Hello again everyone

For those of you who don’t know me, my name is Wayne, also known as Wayne the Credit
Guy. I’ve been working in the credit repair, debt settlement, and credit reporting space for
over 20 years, helping consumers, attorneys, lenders, and real estate professionals
understand how credit actually works.

And when I say “actually works,” I mean not how it’s marketed, not how “so-called credit
experts” on social media explain it using out-of-context statements and cherry-picked
statutes — but how credit, debt, and the law work in the real world.

Because of the sheer amount of misinformation floating around online today, I’m starting to
feel the need to quote and show the actual legal statutes, so you know I’m not
misinterpreting anything.

A Client Story: Debt Settlement, Deletion, and an Unexpected 1099-C
Recently, I worked with a client who was in the process of buying a home. As part of the
loan approval conditions, we were required to resolve an old credit card account that had
been sold to a debt buyer.

The balance was approximately $1,300. We successfully negotiated a settlement for about
50%, and just as importantly, we negotiated a deletion of the account as part of that
agreement.

The client paid $650, the account was settled, deleted, and the loan condition was satisfied.
About three months later, the client received a Form 1099-C from the debt buyer.

While this is not something I see often, it does happen. Most settlement agreements include
language stating that any forgiveness or settlement of debt over $600 may be reported to
the IRS and that the consumer should consult a CPA or tax professional if a 1099-C is
received.

Can a Debt Buyer Issue a 1099-C?

Under IRS Code Section 6050P, any applicable entity that cancels or forgives $600 or more
of debt is required to issue a Form 1099-C. This includes debt buyers who legally own the
account.

Plain English: If part of your debt is forgiven, the IRS may treat it as income, and whoever
owns the debt can report it.

Once a 1099-C Is Issued, You Do Not Owe the Debt

Once a 1099-C is issued, the debt has been canceled for tax purposes. You do not owe the
money to the debt buyer or the original creditor.

Charge-Off vs. 1099-C

A charge-off is a banking and accounting term. For revolving accounts like credit cards,
charge-offs occur after 180 days of nonpayment. For installment loans, charge-offs typically
occur after 120 days of nonpayment.

A charge-off does not eliminate the debt. It can still be collected or sold.
Under the Fair Credit Reporting Act, most charge-offs can remain on your credit report for
up to seven years from the date of first delinquency.

Tax Disclaimer
I am not a tax professional. Canceled debt may be considered taxable income unless an
exclusion applies. Always consult a CPA or qualified tax professional.

The Reality
This is where “the little guy gets screwed” — the American consumer.
Debt is charged off, sold, sometimes insured, and still collectible. Knowledge is power.

 

Final Thoughts
Understanding how debt settlement, credit repair, and tax reporting intersect can protect
you from costly mistakes and misinformation.

 

Have any questions about your specific situation? Feel free to reach out to me!

Till next time!

 

FAQ/Summary:    Debt Settlements, 1099-Cs, and Credit Reports

Can a debt buyer issue a 1099-C?
Yes. If they own the debt and forgive $600 or more, IRS rules allow it.

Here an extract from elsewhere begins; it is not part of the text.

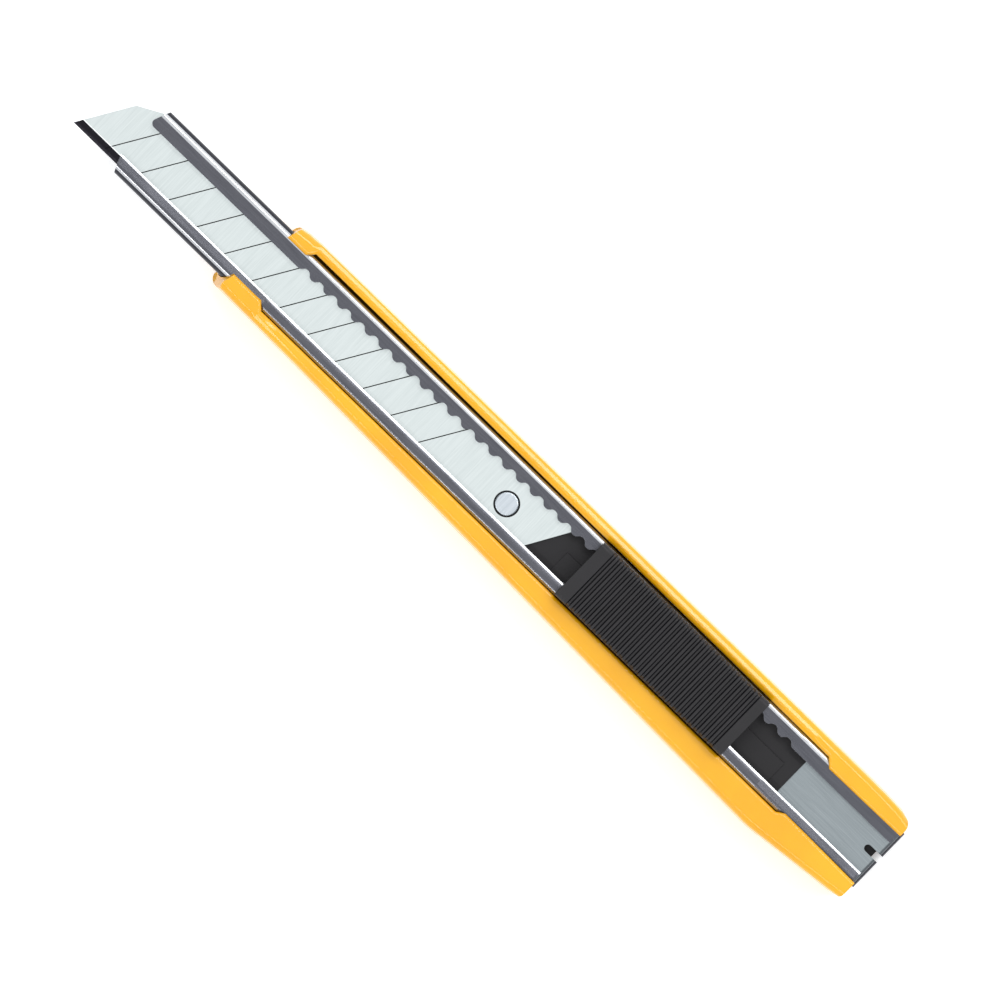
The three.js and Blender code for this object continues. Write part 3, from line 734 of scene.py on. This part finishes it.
# %% Extrude the plain ends and shape the mouth
bpy.ops.object.mode_set(mode="EDIT")
pick(lambda p: near(p.x, CLICK_START), "EDGE")
extrude(x=channel_high.x - CLICK_START)
click_end = CLICK_START - CLICK_COUNT * CLICK_PITCH
side_end = channel_low.x + 0.85      # where the rolled sides stop
bend_start = channel_low.x + BEND + SHEET + BEND_LEAD
for start, end in ((click_end, bend_start + 0.3), (bend_start + 0.3, bend_start), (bend_start, side_end)):
    pick(lambda p: near(p.x, start), "EDGE")
    extrude(x=end - start)
front = channel_high.x
cut_across((front, AXIS_Y - 3.1, 0), (1, -0.38, 0), drop=True, fill=False)
cut_across((front - 0.02, AXIS_Y + PLAIN_LIP, 0), (1, 0.42, 0), drop=True, fill=False)
bpy.ops.mesh.select_all(action="SELECT")
bpy.ops.mesh.remove_doubles(threshold=0.03 * MM)
pick(lambda p: p.x > front - 1 and near(p.y, AXIS_Y - WAVY_LIP, 0.05) and p.z > ROLL_Z)
bpy.ops.mesh.bevel(offset=0.65 * MM, segments=6, affect="VERTICES")
print("sides run from x =", round(side_end, 2), "to", round(front, 2))

# %% Bend the bed down over the handle's tail
pick(lambda p: p.x < bend_start and p.z < CHANNEL_BOTTOM + 0.75, "FACE")
bpy.ops.mesh.delete(type="FACE")
pick(lambda p: near(p.x, bend_start) and near(p.z, CHANNEL_BOTTOM) and near(p.y, AXIS_Y, ROLL_Y), "EDGE")
extrude(x=-BEND_LEAD)
widen = (FLANGE_EDGE - FLANGE_BACK) / (2 * ROLL_Y)
bpy.ops.transform.resize(value=(1, widen, 1),
                         center_override=Vector((bend_start, AXIS_Y, CHANNEL_BOTTOM)) * MM)
shift(y=(FLANGE_EDGE + FLANGE_BACK) / 2 - AXIS_Y)
bend = arc((bend_start - BEND_LEAD, CHANNEL_BOTTOM - BEND), BEND, 90, 180, 10)
for (x0, z0), (x1, z1) in zip(bend, bend[1:]):
    extrude(x=x1 - x0, z=z1 - z0)
extrude(z=channel_low.z - (CHANNEL_BOTTOM - BEND))
bpy.ops.object.mode_set(mode="OBJECT")
print("skin of the strip:", len(channel.data.polygons), "faces")

# %% [markdown]
# Solidify turns the skin into sheet, on its inner side, so the outer sizes stay. The slot is one
# long rounded cut through bed and bend together. The smoothing angle is small here, because the
# bevels of such thin sheet must not blend their shine into the flats beside them.

# %% Give the strip its thickness, slot its end and break its edges
outward(channel)
use_modifier(channel, "SOLIDIFY", thickness=SHEET * MM, offset=1.0, use_even_offset=True)
outward(channel)
SLOT_WIDTH = 1.0
SLOT_END = Vector((channel_low.x + 2.2, AXIS_Y + 0.05, CHANNEL_BOTTOM))   # middle of its round end
slot = round_cutter(SLOT_END, SLOT_WIDTH / 2, 4, 32)
pick(lambda p: p.x < SLOT_END.x - 0.01)
shift(x=-DEEP)
cut_away(channel, slot)
soften(channel, 0.08, 2, 50)
hand_over(channel, "knife_body", "blade_channel",
          [STAINLESS, LIP_REFLECTION_PAINT, BED_SHADE_PAINT, SIDE_REFLECTION_PAINT], 20)

# %% [markdown]
# One strip carries four finishes, and three of them are painted light and shade. Each face gets its
# finish by where it lies: painted dark on both lips for the dark room they mirror, a darker grey on the
# bed for the shade of its trough, and near black on the steep outer sides and the downturned end for the
# dark they mirror.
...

Do I owe the debt after receiving a 1099-C?
No. The debt has been canceled for tax purposes.

Is a charge-off the same as a canceled debt?
No. A charge-off is an accounting action, not forgiveness.

How long can a charge-off stay on my credit report?
Up to seven years from the date of first delinquency.

Do I have to pay taxes on a settled debt?
Possibly. Consult a CPA or tax professional.